• **Data excerpt**:
=====

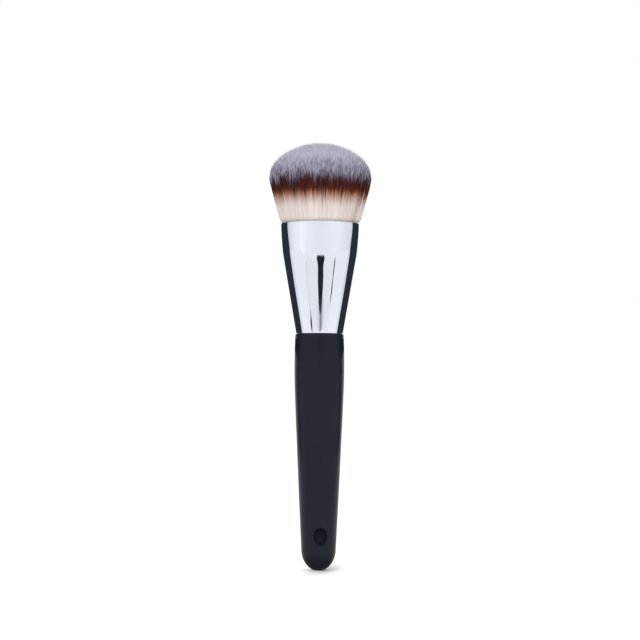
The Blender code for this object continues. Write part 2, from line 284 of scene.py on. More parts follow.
def vector_maths(tree, operation, vector, output="Vector"):
    """The result of a Vector Math node on one vector."""
    return add_node(tree, "VectorMath", vector, operation=operation).outputs[output]


def value_range(tree, source, low, high, **named):
    """Maps 0..1, or the range that is named, to low..high."""
    node = add_node(tree, "MapRange", source, To_Min=low, To_Max=high, **named)
    return node.outputs["Result"]


def noise(tree, scale, detail=2.0, roughness=0.5, stretch=(1.0, 1.0, 1.0)):
    """Noise over the object's own coordinates."""
    place = add_node(tree, "TexCoord")
    mapping = add_node(tree, "Mapping", place.outputs["Object"], Scale=stretch)
    texture = add_node(tree, "TexNoise", mapping.outputs["Vector"], Scale=scale, Detail=detail,
                       Roughness=roughness)
    return texture.outputs["Fac"]


def ramp(tree, source, stops):
    """A colour ramp; each stop is (place, colour)."""
    node = add_node(tree, "ValToRGB", source)
    elements = node.color_ramp.elements
    while len(elements) < len(stops):
        elements.new(0.5)
    for element, (place, colour) in zip(elements, stops):
        element.position = place
        element.color = (*colour, 1.0)
    return node.outputs["Color"]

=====

• **What to work on**:
Quote the material exactly, leaving nothing out.

• **Answer to this exercise**:
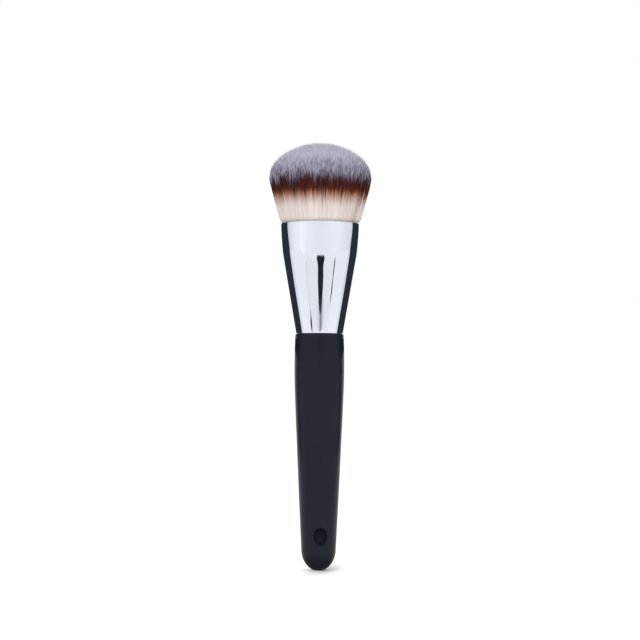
The Blender code for this object continues. Write part 2, from line 284 of scene.py on. More parts follow.
def vector_maths(tree, operation, vector, output="Vector"):
    """The result of a Vector Math node on one vector."""
    return add_node(tree, "VectorMath", vector, operation=operation).outputs[output]


def value_range(tree, source, low, high, **named):
    """Maps 0..1, or the range that is named, to low..high."""
    node = add_node(tree, "MapRange", source, To_Min=low, To_Max=high, **named)
    return node.outputs["Result"]


def noise(tree, scale, detail=2.0, roughness=0.5, stretch=(1.0, 1.0, 1.0)):
    """Noise over the object's own coordinates."""
    place = add_node(tree, "TexCoord")
    mapping = add_node(tree, "Mapping", place.outputs["Object"], Scale=stretch)
    texture = add_node(tree, "TexNoise", mapping.outputs["Vector"], Scale=scale, Detail=detail,
                       Roughness=roughness)
    return texture.outputs["Fac"]


def ramp(tree, source, stops):
    """A colour ramp; each stop is (place, colour)."""
    node = add_node(tree, "ValToRGB", source)
    elements = node.color_ramp.elements
    while len(elements) < len(stops):
        elements.new(0.5)
    for element, (place, colour) in zip(elements, stops):
        element.position = place
        element.color = (*colour, 1.0)
    return node.outputs["Color"]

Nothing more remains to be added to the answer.